- [Short exercise]: The listing below is to be output in its exact form.

- [Source data]:
·····

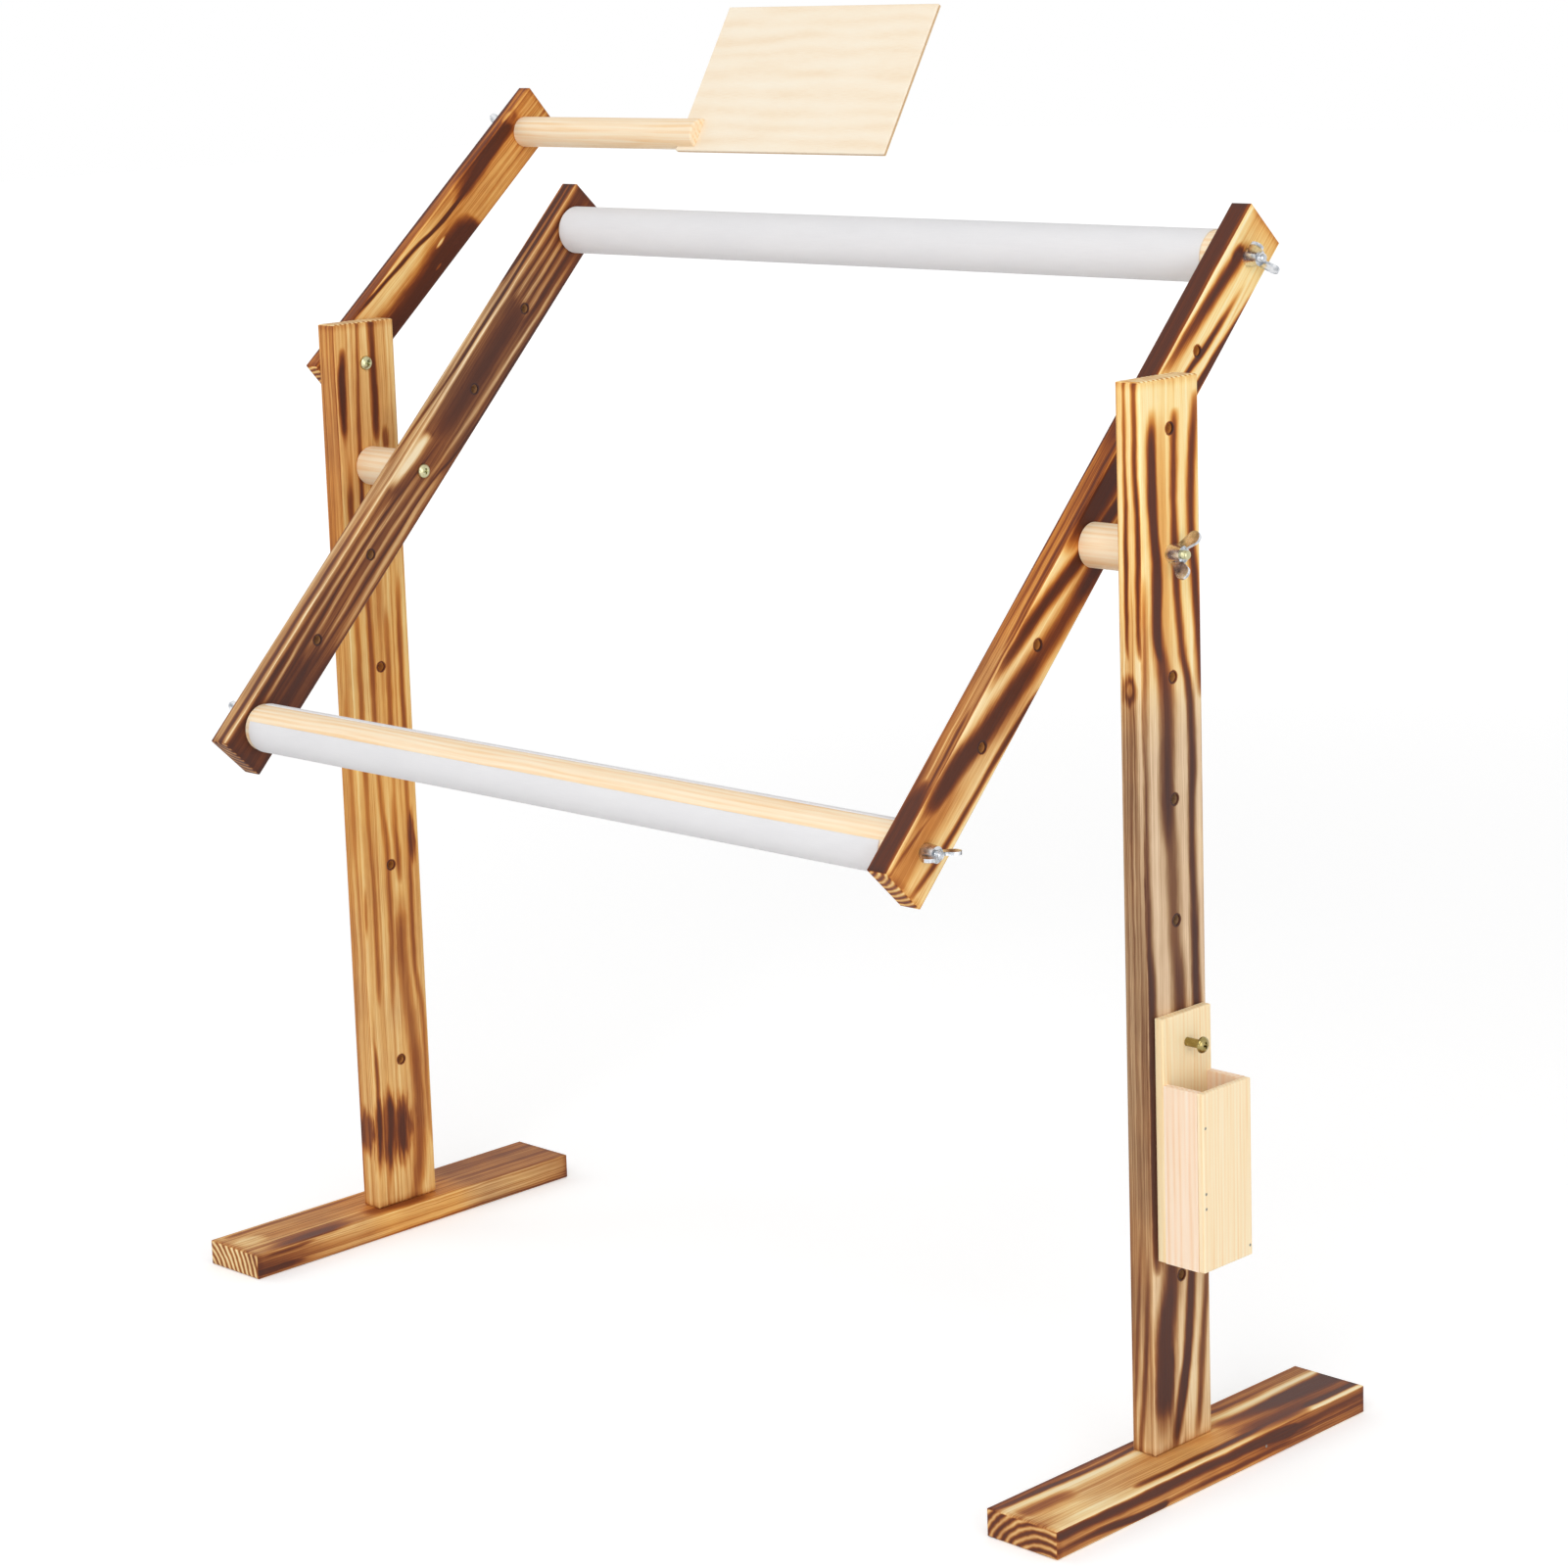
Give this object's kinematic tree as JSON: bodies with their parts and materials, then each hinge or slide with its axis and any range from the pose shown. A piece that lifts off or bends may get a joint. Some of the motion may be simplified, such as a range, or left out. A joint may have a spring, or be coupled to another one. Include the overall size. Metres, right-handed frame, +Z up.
{
  "type": "embroidery frame floor stand",
  "caption": "Wooden floor stand for embroidery: arms with cloth-edged rollers tilt between posts on feet, with a swinging pattern board and a hanging open pen box.",
  "frame": {"origin": "middle of the bounding box on the floor", "axes": "+X from the left post to the right post as the stitcher sees them, +Y from the stitcher to the back, +Z up"},
  "size_m": [0.8895, 0.4524, 0.9602],
  "materials": {
    "scorched_pine": "satin, scorched and varnished",
    "dark_scorched_pine": "satin, deeply scorched and varnished",
    "pale_wood": "smooth, bare",
    "box_wood": "smooth, clear varnish",
    "plywood": "smooth, bare",
    "cotton_cloth": "matte woven",
    "yellow_zinc_steel": "yellow zinc plated",
    "zinc_steel": "bright zinc plated"
  },
  "bodies": {
    "stand": {"left_foot": "dark_scorched_pine", "right_foot": "dark_scorched_pine", "left_post": "scorched_pine", "right_post": "scorched_pine", "left_foot_screws": "yellow_zinc_steel", "right_foot_screws": "yellow_zinc_steel", "pivot_washers": "zinc_steel", "pattern_arm_bolt": "yellow_zinc_steel", "caddy_bolt": "yellow_zinc_steel", "caddy_bolt_washer": "yellow_zinc_steel", "caddy_bolt_nut": "yellow_zinc_steel"},
    "frame": {"left_arm": "dark_scorched_pine", "right_arm": "dark_scorched_pine", "left_spacer": "pale_wood", "right_spacer": "pale_wood", "left_pivot_bolt": "yellow_zinc_steel", "right_pivot_bolt": "yellow_zinc_steel", "roller_washers": "zinc_steel"},
    "upper_roller": {"upper_roller": "pale_wood", "upper_cloth_strip": "cotton_cloth", "upper_roller_bolts": "zinc_steel"},
    "lower_roller": {"lower_roller": "pale_wood", "lower_cloth_strip": "cotton_cloth", "lower_roller_bolts": "zinc_steel"},
    "pattern_arm": {"pattern_arm": "dark_scorched_pine", "pattern_arm_washer": "zinc_steel", "pattern_stick_washer": "zinc_steel"},
    "pattern_board": {"pattern_stick": "pale_wood", "pattern_board": "plywood", "pattern_stick_bolt": "zinc_steel"},
    "caddy": {"caddy_back_board": "box_wood", "caddy_outer_board": "box_wood", "caddy_near_side": "box_wood", "caddy_far_side": "box_wood", "caddy_bottom_board": "box_wood"},
    "left_pivot_wing_nut": {"left_pivot_wing_nut": "zinc_steel"},
    "right_pivot_wing_nut": {"right_pivot_wing_nut": "zinc_steel"},
    "upper_left_wing_nut": {"upper_left_wing_nut": "zinc_steel"},
    "upper_right_wing_nut": {"upper_right_wing_nut": "zinc_steel"},
    "lower_left_wing_nut": {"lower_left_wing_nut": "zinc_steel"},
    "lower_right_wing_nut": {"lower_right_wing_nut": "zinc_steel"},
    "pattern_arm_wing_nut": {"pattern_arm_wing_nut": "zinc_steel"},
    "pattern_stick_wing_nut": {"pattern_stick_wing_nut": "zinc_steel"}
  },
  "joints": [
    {"name": "frame_tilt", "type": "hinge", "parent": "stand", "child": "frame", "pos_m": [-0.00315, -0.02423, 0.618], "axis": [1, 0, 0], "continuous": true},
    {"name": "upper_roller_turn", "type": "hinge", "parent": "frame", "child": "upper_roller", "pos_m": [-0.00315, 0.14249, 0.79064], "axis": [1, 0, 0], "continuous": true},
    {"name": "lower_roller_turn", "type": "hinge", "parent": "frame", "child": "lower_roller", "pos_m": [-0.00315, -0.19095, 0.44536], "axis": [1, 0, 0], "continuous": true},
    {"name": "pattern_arm_swing", "type": "hinge", "parent": "stand", "child": "pattern_arm", "pos_m": [-0.41205, -0.02423, 0.698], "axis": [1, 0, 0], "range_deg": [-60, 170]},
    {"name": "pattern_board_tilt", "type": "hinge", "parent": "pattern_arm", "child": "pattern_board", "pos_m": [-0.41205, 0.16822, 0.8653], "axis": [1, 0, 0], "range_deg": [-140, 150]},
    {"name": "caddy_swing", "type": "hinge", "parent": "stand", "child": "caddy", "pos_m": [0.40785, -0.02423, 0.298], "axis": [1, 0, 0], "continuous": true},
    {"name": "left_pivot_nut_turn", "type": "hinge", "parent": "frame", "child": "left_pivot_wing_nut", "pos_m": [-0.41175, -0.02423, 0.618], "axis": [-1, 0, 0], "continuous": true},
    {"name": "right_pivot_nut_turn", "type": "hinge", "parent": "frame", "child": "right_pivot_wing_nut", "pos_m": [0.40545, -0.02423, 0.618], "axis": [1, 0, 0], "continuous": true},
    {"name": "upper_left_nut_turn", "type": "hinge", "parent": "upper_roller", "child": "upper_left_wing_nut", "pos_m": [-0.34645, 0.14249, 0.79064], "axis": [-1, 0, 0], "continuous": true},
    {"name": "upper_right_nut_turn", "type": "hinge", "parent": "upper_roller", "child": "upper_right_wing_nut", "pos_m": [0.34015, 0.14249, 0.79064], "axis": [1, 0, 0], "continuous": true},
    {"name": "lower_left_nut_turn", "type": "hinge", "parent": "lower_roller", "child": "lower_left_wing_nut", "pos_m": [-0.34645, -0.19095, 0.44536], "axis": [-1, 0, 0], "continuous": true},
    {"name": "lower_right_nut_turn", "type": "hinge", "parent": "lower_roller", "child": "lower_right_wing_nut", "pos_m": [0.34015, -0.19095, 0.44536], "axis": [1, 0, 0], "continuous": true},
    {"name": "pattern_arm_nut_turn", "type": "hinge", "parent": "stand", "child": "pattern_arm_wing_nut", "pos_m": [-0.42605, -0.02423, 0.698], "axis": [-1, 0, 0], "continuous": true},
    {"name": "pattern_stick_nut_turn", "type": "hinge", "parent": "pattern_board", "child": "pattern_stick_wing_nut", "pos_m": [-0.42605, 0.16822, 0.8653], "axis": [-1, 0, 0], "continuous": true}
  ]
}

·····

- [Answer to this problem]:
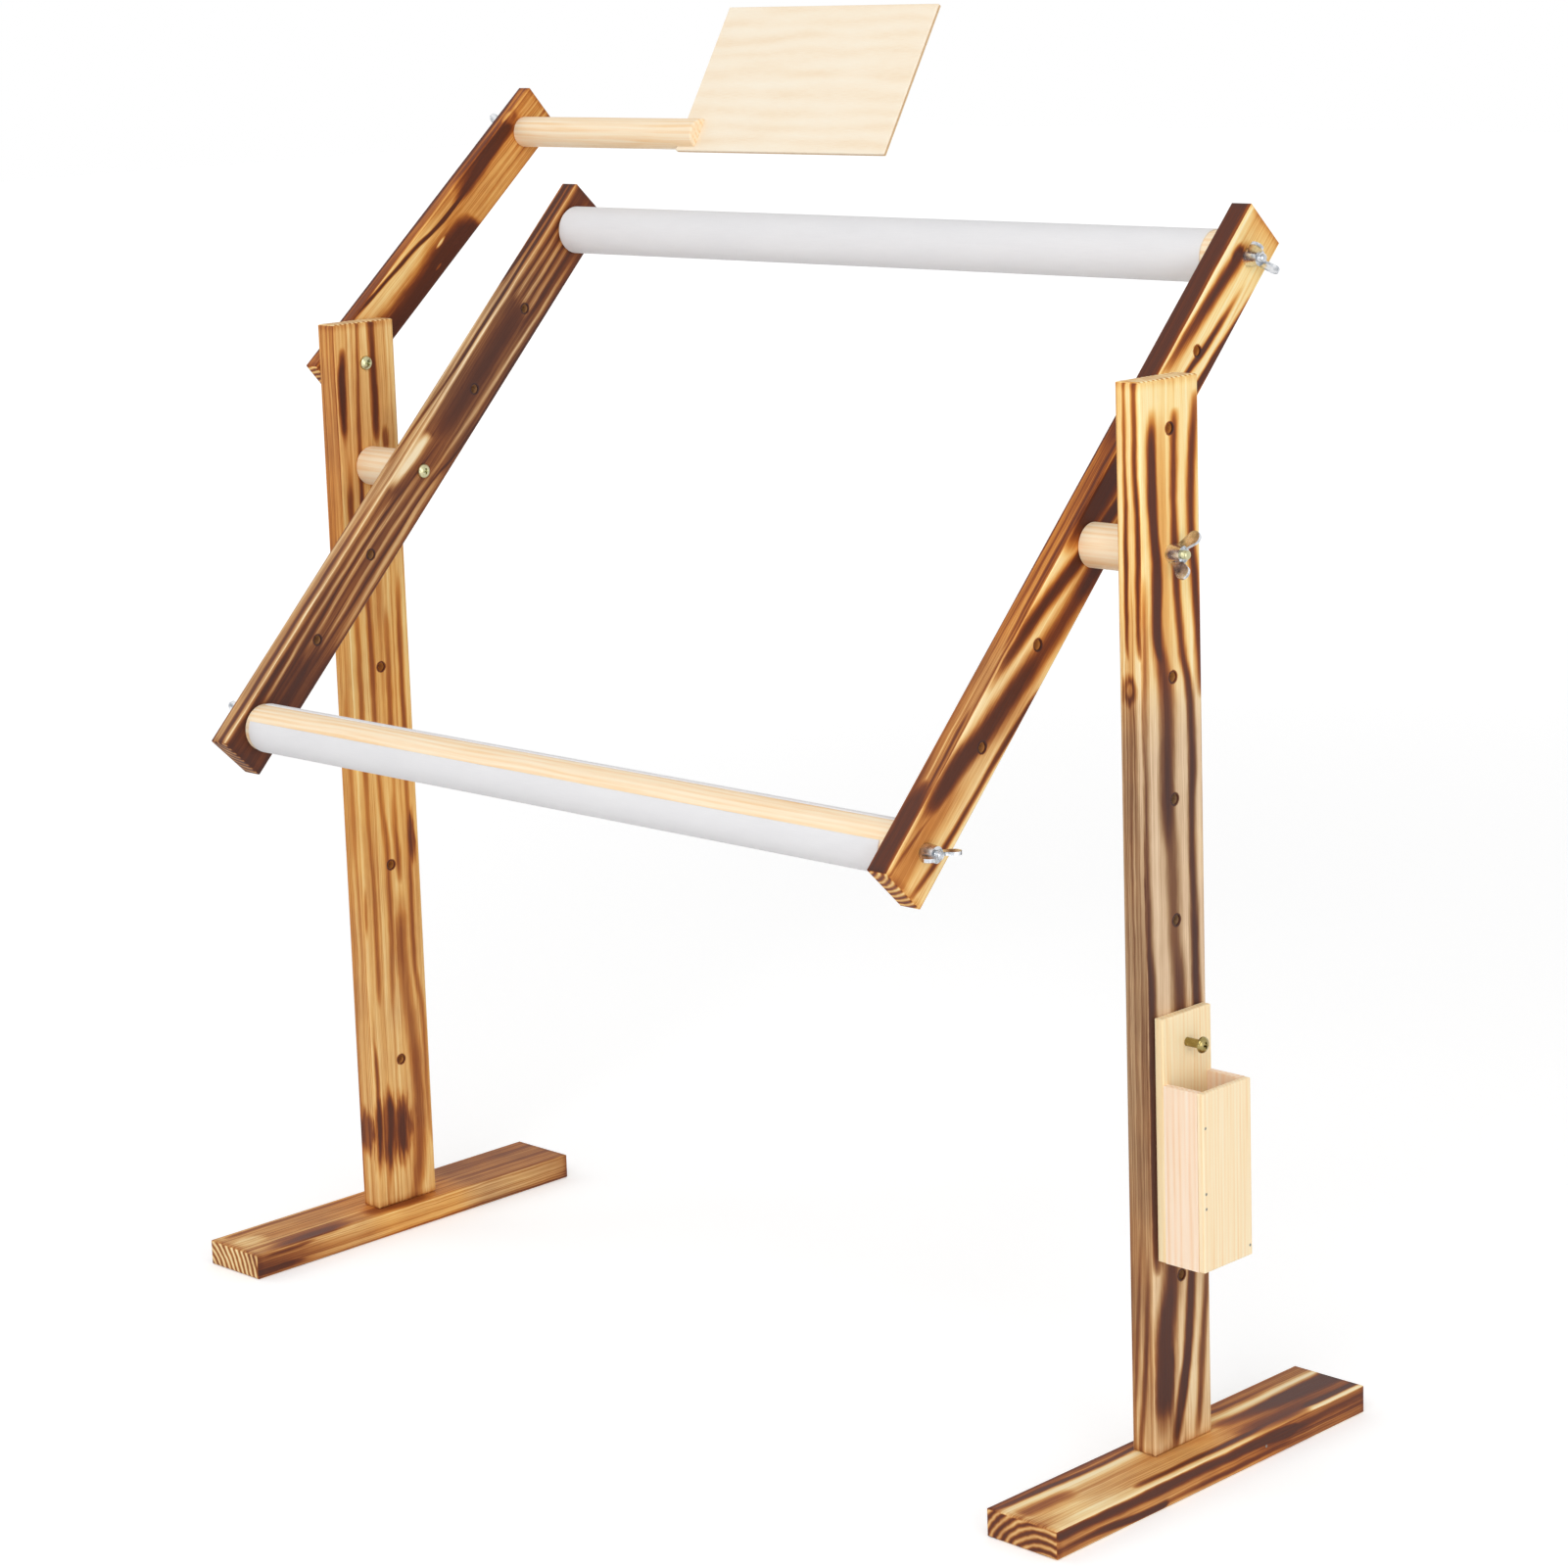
Give this object's kinematic tree as JSON: bodies with their parts and materials, then each hinge or slide with its axis and any range from the pose shown. A piece that lifts off or bends may get a joint. Some of the motion may be simplified, such as a range, or left out. A joint may have a spring, or be coupled to another one. Include the overall size. Metres, right-handed frame, +Z up.
{
  "type": "embroidery frame floor stand",
  "caption": "Wooden floor stand for embroidery: arms with cloth-edged rollers tilt between posts on feet, with a swinging pattern board and a hanging open pen box.",
  "frame": {"origin": "middle of the bounding box on the floor", "axes": "+X from the left post to the right post as the stitcher sees them, +Y from the stitcher to the back, +Z up"},
  "size_m": [0.8895, 0.4524, 0.9602],
  "materials": {
    "scorched_pine": "satin, scorched and varnished",
    "dark_scorched_pine": "satin, deeply scorched and varnished",
    "pale_wood": "smooth, bare",
    "box_wood": "smooth, clear varnish",
    "plywood": "smooth, bare",
    "cotton_cloth": "matte woven",
    "yellow_zinc_steel": "yellow zinc plated",
    "zinc_steel": "bright zinc plated"
  },
  "bodies": {
    "stand": {"left_foot": "dark_scorched_pine", "right_foot": "dark_scorched_pine", "left_post": "scorched_pine", "right_post": "scorched_pine", "left_foot_screws": "yellow_zinc_steel", "right_foot_screws": "yellow_zinc_steel", "pivot_washers": "zinc_steel", "pattern_arm_bolt": "yellow_zinc_steel", "caddy_bolt": "yellow_zinc_steel", "caddy_bolt_washer": "yellow_zinc_steel", "caddy_bolt_nut": "yellow_zinc_steel"},
    "frame": {"left_arm": "dark_scorched_pine", "right_arm": "dark_scorched_pine", "left_spacer": "pale_wood", "right_spacer": "pale_wood", "left_pivot_bolt": "yellow_zinc_steel", "right_pivot_bolt": "yellow_zinc_steel", "roller_washers": "zinc_steel"},
    "upper_roller": {"upper_roller": "pale_wood", "upper_cloth_strip": "cotton_cloth", "upper_roller_bolts": "zinc_steel"},
    "lower_roller": {"lower_roller": "pale_wood", "lower_cloth_strip": "cotton_cloth", "lower_roller_bolts": "zinc_steel"},
    "pattern_arm": {"pattern_arm": "dark_scorched_pine", "pattern_arm_washer": "zinc_steel", "pattern_stick_washer": "zinc_steel"},
    "pattern_board": {"pattern_stick": "pale_wood", "pattern_board": "plywood", "pattern_stick_bolt": "zinc_steel"},
    "caddy": {"caddy_back_board": "box_wood", "caddy_outer_board": "box_wood", "caddy_near_side": "box_wood", "caddy_far_side": "box_wood", "caddy_bottom_board": "box_wood"},
    "left_pivot_wing_nut": {"left_pivot_wing_nut": "zinc_steel"},
    "right_pivot_wing_nut": {"right_pivot_wing_nut": "zinc_steel"},
    "upper_left_wing_nut": {"upper_left_wing_nut": "zinc_steel"},
    "upper_right_wing_nut": {"upper_right_wing_nut": "zinc_steel"},
    "lower_left_wing_nut": {"lower_left_wing_nut": "zinc_steel"},
    "lower_right_wing_nut": {"lower_right_wing_nut": "zinc_steel"},
    "pattern_arm_wing_nut": {"pattern_arm_wing_nut": "zinc_steel"},
    "pattern_stick_wing_nut": {"pattern_stick_wing_nut": "zinc_steel"}
  },
  "joints": [
    {"name": "frame_tilt", "type": "hinge", "parent": "stand", "child": "frame", "pos_m": [-0.00315, -0.02423, 0.618], "axis": [1, 0, 0], "continuous": true},
    {"name": "upper_roller_turn", "type": "hinge", "parent": "frame", "child": "upper_roller", "pos_m": [-0.00315, 0.14249, 0.79064], "axis": [1, 0, 0], "continuous": true},
    {"name": "lower_roller_turn", "type": "hinge", "parent": "frame", "child": "lower_roller", "pos_m": [-0.00315, -0.19095, 0.44536], "axis": [1, 0, 0], "continuous": true},
    {"name": "pattern_arm_swing", "type": "hinge", "parent": "stand", "child": "pattern_arm", "pos_m": [-0.41205, -0.02423, 0.698], "axis": [1, 0, 0], "range_deg": [-60, 170]},
    {"name": "pattern_board_tilt", "type": "hinge", "parent": "pattern_arm", "child": "pattern_board", "pos_m": [-0.41205, 0.16822, 0.8653], "axis": [1, 0, 0], "range_deg": [-140, 150]},
    {"name": "caddy_swing", "type": "hinge", "parent": "stand", "child": "caddy", "pos_m": [0.40785, -0.02423, 0.298], "axis": [1, 0, 0], "continuous": true},
    {"name": "left_pivot_nut_turn", "type": "hinge", "parent": "frame", "child": "left_pivot_wing_nut", "pos_m": [-0.41175, -0.02423, 0.618], "axis": [-1, 0, 0], "continuous": true},
    {"name": "right_pivot_nut_turn", "type": "hinge", "parent": "frame", "child": "right_pivot_wing_nut", "pos_m": [0.40545, -0.02423, 0.618], "axis": [1, 0, 0], "continuous": true},
    {"name": "upper_left_nut_turn", "type": "hinge", "parent": "upper_roller", "child": "upper_left_wing_nut", "pos_m": [-0.34645, 0.14249, 0.79064], "axis": [-1, 0, 0], "continuous": true},
    {"name": "upper_right_nut_turn", "type": "hinge", "parent": "upper_roller", "child": "upper_right_wing_nut", "pos_m": [0.34015, 0.14249, 0.79064], "axis": [1, 0, 0], "continuous": true},
    {"name": "lower_left_nut_turn", "type": "hinge", "parent": "lower_roller", "child": "lower_left_wing_nut", "pos_m": [-0.34645, -0.19095, 0.44536], "axis": [-1, 0, 0], "continuous": true},
    {"name": "lower_right_nut_turn", "type": "hinge", "parent": "lower_roller", "child": "lower_right_wing_nut", "pos_m": [0.34015, -0.19095, 0.44536], "axis": [1, 0, 0], "continuous": true},
    {"name": "pattern_arm_nut_turn", "type": "hinge", "parent": "stand", "child": "pattern_arm_wing_nut", "pos_m": [-0.42605, -0.02423, 0.698], "axis": [-1, 0, 0], "continuous": true},
    {"name": "pattern_stick_nut_turn", "type": "hinge", "parent": "pattern_board", "child": "pattern_stick_wing_nut", "pos_m": [-0.42605, 0.16822, 0.8653], "axis": [-1, 0, 0], "continuous": true}
  ]
}